When someone is visibly excited
about a feeling or an idea or a hope
or a risk taken, and they tell you about it
but preface it with: “Sorry, this is dumb but—“.
Don’t do that.I don’t know who came here before me,
Who conditioned you to think
you had to apologize or feel obtuse.
But not here. Dream so big it’s silly.
Laugh so hard it’s obnoxious.
Love so much it’s impossible.
And don’t you ever feel
unintelligent. And don’t you ever
apologize. And don’t you ever
shrink so you can squeeze yourself
into small places and small minds.Grow. It’s a big world. There’s room.
You fit. I promise.
It was a lovely sentiment to ponder while relaxing in the pose. I immediately wondered: where are the savasanas in my life? You have to be intentional about incorporating them into your yoga practice, and by extension, by incorporating them into your life. When am I still and calm, yet aware and awake? When am I totally relaxed in the moment? I resolve to build more of these moments into my life. Where are the savasanas in your life?
Miscellanea
🤑 I listened to Adam Grant’s interview with Uri Gneezy, a behavioral economist, about how incentives really work. Give it a listen (or a read: transcript) if you’re curious about motivation, and doubly so if you work in education.

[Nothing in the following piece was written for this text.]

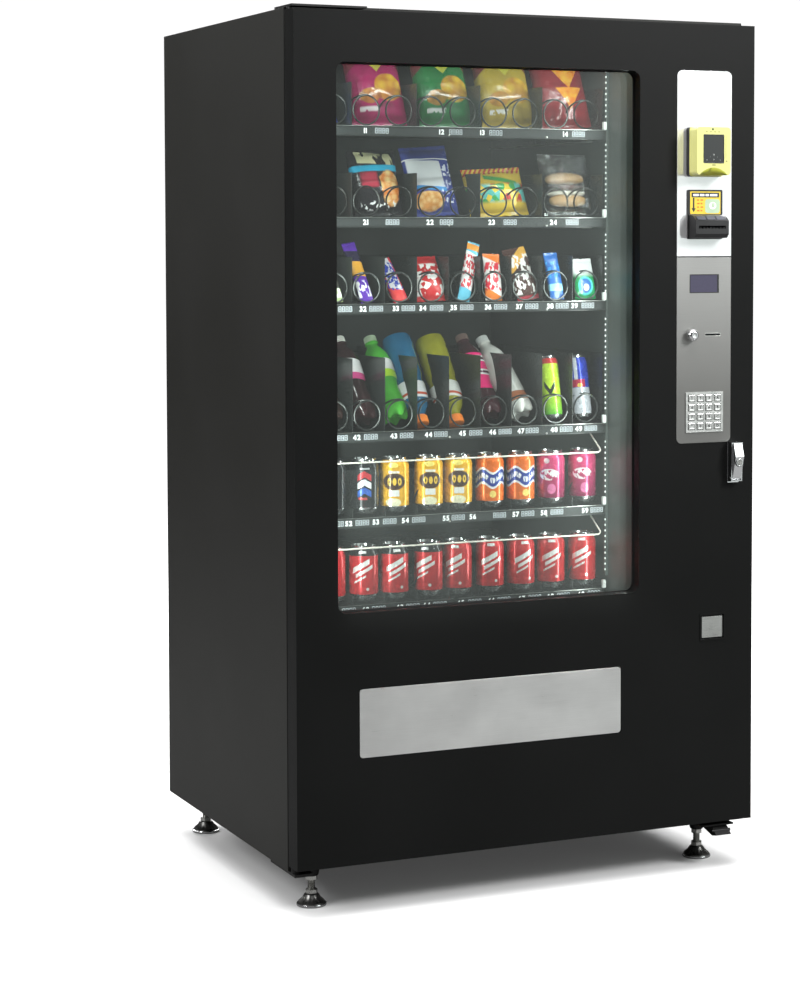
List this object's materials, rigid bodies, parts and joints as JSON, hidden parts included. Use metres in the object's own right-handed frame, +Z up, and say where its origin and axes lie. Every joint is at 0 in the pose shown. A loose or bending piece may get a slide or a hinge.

🛗 Did you know that elevator door-close buttons don’t do anything? Like some other buttons in our lives, their presence gives us a sense of perceived control, which is a good thing.
🎠All good things must come to an end, and that includes Broadway’s Phantom of the Opera. After 13,981 performances and 35 years, its doors closed with yesterday’s final performance. It also spells the end for Broadway’s largest pit orchestra of 27 full-time musicians, who’ve enjoyed an unbelievably lucky stability that’s a rare find among pit gigs. Here’s some further context and a photo of my last viewing of the show in August 2017.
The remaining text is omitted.